A note on deployment boxes and calendar pairing
Some families pair the calendar with a physical countdown tradition. Monthly countdown boxes for military children can work well alongside a digital calendar. The calendar handles dates, reminders, and recurring routines, while the box gives the child something tangible to open and anticipate.
That pairing can be especially helpful if a child understands time better through objects than through dates. The digital tool keeps the household organized, while the physical ritual makes the waiting feel more concrete and shared.
Choosing the right kind of calendar for this season
If your family already relies on phone calendars, a shared platform may be enough. If children need a constant visual anchor, a dedicated display is often easier because it stays visible without anyone unlocking a device. Central home displays work well for at-a-glance use, while shared dashboards and text reminders can extend access beyond the kitchen wall.

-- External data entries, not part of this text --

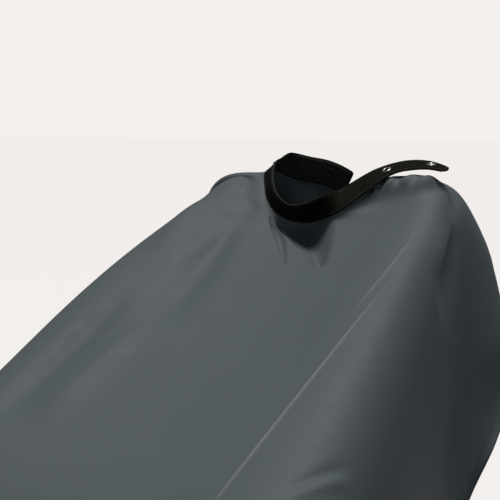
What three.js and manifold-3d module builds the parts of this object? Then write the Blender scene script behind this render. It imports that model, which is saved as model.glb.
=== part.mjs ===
// A barber's cape draped over a salon chair: one coated-nylon panel with a neck hole and an open back,
// and a stiff three-layer neckband that ends in a free closure tab with ring snaps.
// Millimetres, +Z up. The front of the cape looks towards -Y. The origin is the middle of the front top
// edge of the chair back that the cape hangs on.
import * as THREE from 'three';
import { mergeVertices } from 'three/addons/utils/BufferGeometryUtils.js';
import Module from 'manifold-3d';

// ---- Driving dimensions -------------------------------------------------------------------------
// The panel as it is cut, lying flat. The neck hole's radius follows from the length of the neck seam.
const CUT_WIDTH = 1400;
const CUT_FRONT = 1130; // neck hole's centre to the front hem
const CUT_BACK = 380; // neck hole's centre to the back hem
const CUT_CORNER = 160; // radius of the four corners
const PANEL_THICKNESS = 3; // the fabric with its folds and air, as one collision shell

// What the cape lies over: a chair back with two arms in front of it.
const BACKREST_HALF = 209;
const BACKREST_DEPTH = 90;
const BACKREST_DIP = 7; // middle of its padded top, below the origin
const LEFT_SHOULDER_RISE = 9; // how far the top rises under each shoulder of the cape
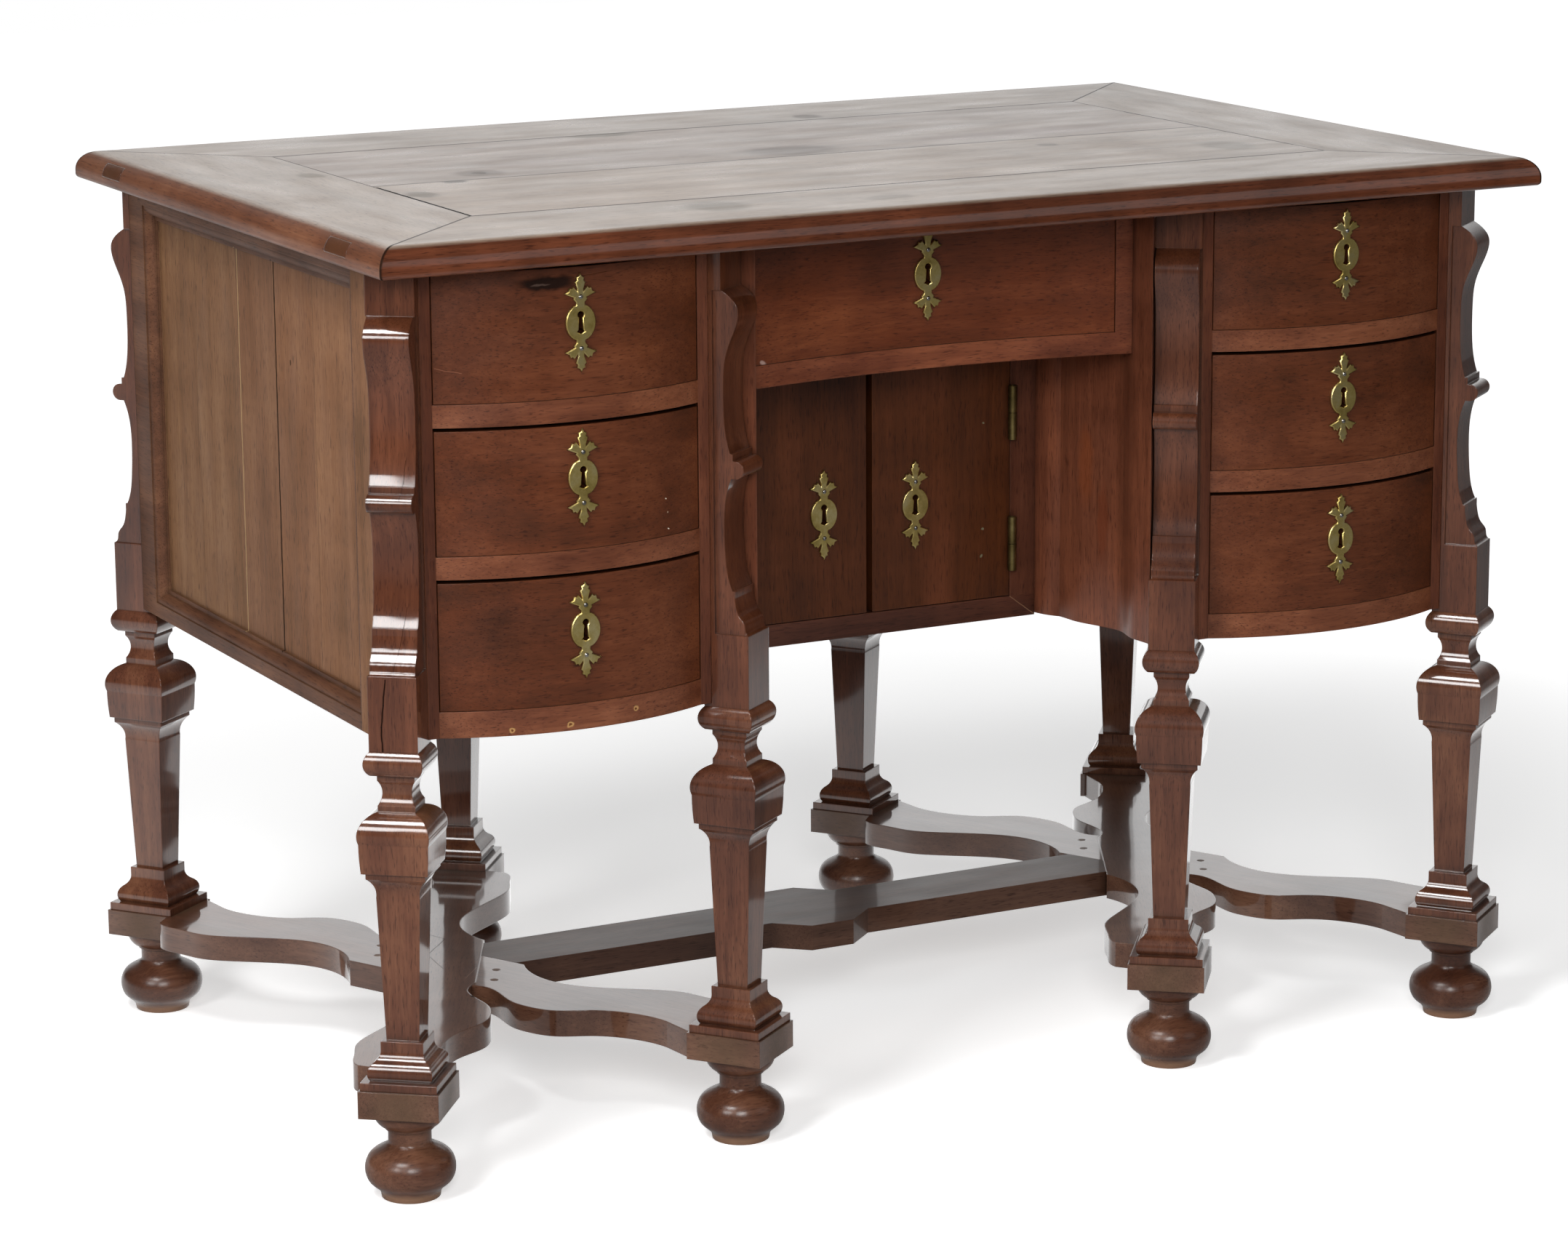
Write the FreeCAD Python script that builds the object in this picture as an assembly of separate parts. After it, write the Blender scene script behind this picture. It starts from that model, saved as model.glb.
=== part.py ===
import FreeCAD, Part
import math
import os

# A kneehole desk on eight legs, in mm
# The origin is on the floor under the middle, the front faces -Y and +Z is up

# Overall size
desk_height = 800.0
top_length = 1110.0
top_depth = 714.0
top_thickness = 25.0
leg_top_share = 0.479

# Table top: a mitred frame round two boards
top_rail_width = 138.0
top_round_radius = 17.6
top_under_radius = 4.0
field_joint_y = -12.0
top_tenon_width = 45.0
top_tenon_thickness = 12.0
top_tenon_drop = 4.0
top_tenon_inset = 94.0

# Places of the legs and their turn out of square
outer_leg_inset_x = 32.0
inner_leg_x = 216.0
leg_inset_y = 61.0
leg_turn_degrees = 38.0

# Bun feet
foot_height = 75.0
foot_base_radius = 24.6
foot_base_height = 4.2
foot_bun_start_radius = 25.2
foot_bun_radius = 37.8
foot_neck_radius = 18.0
foot_neck_height = 9.0
foot_bead_radius = 20.5
foot_bead_height = 2.0
foot_disc_start_radius = 22.0
foot_disc_radius = 30.0
foot_disc_height = 14.0
foot_disc_round_share = 0.75
foot_disc_rise_share = 0.4
foot_dowel_radius = 8.0
foot_dowel_reach = 24.0

# Stretchers
stretcher_thickness = 23.5
plinth_width = 68.5
stretcher_width = 114.0
cross_width = 70.0
cross_middle_width = 120.0
cross_middle_flat = 43.0
cross_middle_length = 100.0
peg_radius = 3.5
peg_inset = 16.0
peg_spacing = 30.0

# Square tapered legs
torus_width = 50.0
torus_height = 20.0
neck_fillet_width = 31.5
neck_fillet_height = 5.0
neck_width = 25.0
scotia_height = 21.0
cup_width = 58.5
cup_foot_width = 56.0
cup_height = 50.0
cup_fillet_width = 50.0
cup_fillet_height = 5.0
cavetto_height = 17.0
shaft_top_width = 36.6
shaft_bottom_width = 27.8
base_fillet_width = 36.0
base_fillet_height = 8.0
base_bulge_width = 54.5
base_foot_width = 51.0
base_height = 24.0
slab_width = 65.0
slab_height = 7.0
leg_dowel_radius = 8.0
leg_dowel_reach = 30.0
dowel_clearance = 0.05

# Corner posts and their carved consoles
post_width = 41.0
post_block_height = 63.0
post_face_setback = 22.5
console_width = 38.0
console_drop = 39.0
console_bed_depth = 8.0
console_ring_reach = 18.8
console_ring_height = 15.0
console_fillet_height = 6.0

# Case
case_lift = 3.0
side_overhang = 21.0
front_plane_inset = 59.0
side_rail_height = 10.0
side_stile_width = 35.0
moulding_width = 16.0
moulding_height = 11.0
moulding_fillet_share = 0.19
moulding_toe_share = 0.75
moulding_toe_height_share = 0.22
moulding_round_share = 0.72
side_joint_shares = [-0.54, -0.19, 0.16, 0.58]
stile_lap_share = 0.4
side_board_thickness = 10.0
bottom_board_thickness = 10.0
back_frame_thickness = 22.0
back_rail_height = 45.0
back_stile_width = 40.0
back_panel_thickness = 8.0
back_groove_depth = 7.0

# Pedestal fronts
opening_inset = 34.5
stile_depth = 36.0
front_bow = 28.0
bottom_rail_height = 22.0
rail_height = 19.0
bottom_opening_share = 0.334
middle_opening_share = 0.322
runner_bearing = 12.0
guide_height = 18.0

# Kneehole
kneehole_face_inset = 18.0
kneehole_wall_thickness = 14.0
kneehole_wall_swell = 17.0
kneehole_depth = 166.0
cupboard_side_gap = 2.0
cupboard_opening_inset = 54.0
cupboard_stile_width = 26.0
cupboard_frame_thickness = 20.0
cupboard_rail_height = 20.0
cupboard_drop = 2.0
cupboard_stop_size = 10.0

# Centre drawer
centre_opening_inset = 20.5
centre_rail_drop = 2.0
centre_rail_height = 19.5
centre_front_depth = 39.0
centre_front_hollow = 19.0
centre_front_setback = 42.0
ceiling_thickness = 8.0
centre_box_gap = 80.0

# Drawers
drawer_side_gap = 1.0
drawer_floor_gap = 0.4
drawer_top_gap = 3.0
top_drawer_top_gap = 6.0
drawer_end_thickness = 20.0
drawer_side_thickness = 10.0
drawer_back_thickness = 10.0
drawer_side_drop = 6.0
drawer_back_gap = 20.0
drawer_bottom_thickness = 7.0
drawer_bottom_lift = 4.0
drawer_groove_depth = 4.0
dovetail_length = 12.0
dovetail_count = 3
dovetail_neck_share = 0.5
dovetail_tip_share = 0.68

# Escutcheons, keyholes and locks
escutcheon_rise = 8.0
escutcheon_thickness = 1.4
escutcheon_oval_width = 26.0
escutcheon_oval_height = 30.0
finial_width = 27.0
finial_height = 25.0
finial_root_share = 0.8
escutcheon_pin_rise = 21.0
escutcheon_pin_radius = 0.8
escutcheon_pin_length = 9.0
escutcheon_pin_head_radius = 1.9
keyhole_head_radius = 3.1
keyhole_height = 19.0
keyhole_stem_top_width = 3.6
keyhole_stem_foot_width = 4.8
keyhole_foot_width = 8.0
keyhole_foot_height = 3.6
lock_width = 56.0
lock_height = 38.0
lock_thickness = 9.0
lock_bolt_width = 18.0
lock_bolt_height = 14.0
lock_bolt_thickness = 4.0
key_pin_radius = 1.2
key_pin_length = 12.0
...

The right choice usually comes down to three questions: Can everyone see it? Can the right people get reminders? Can it stay simple when the schedule changes? If the answer is yes, you already have the foundation of a strong deployment support system.
A calmer home during deployment does not come from tracking every detail perfectly. It comes from making the next step visible, the important moments easy to catch, and the people you love easier to reach across the distance.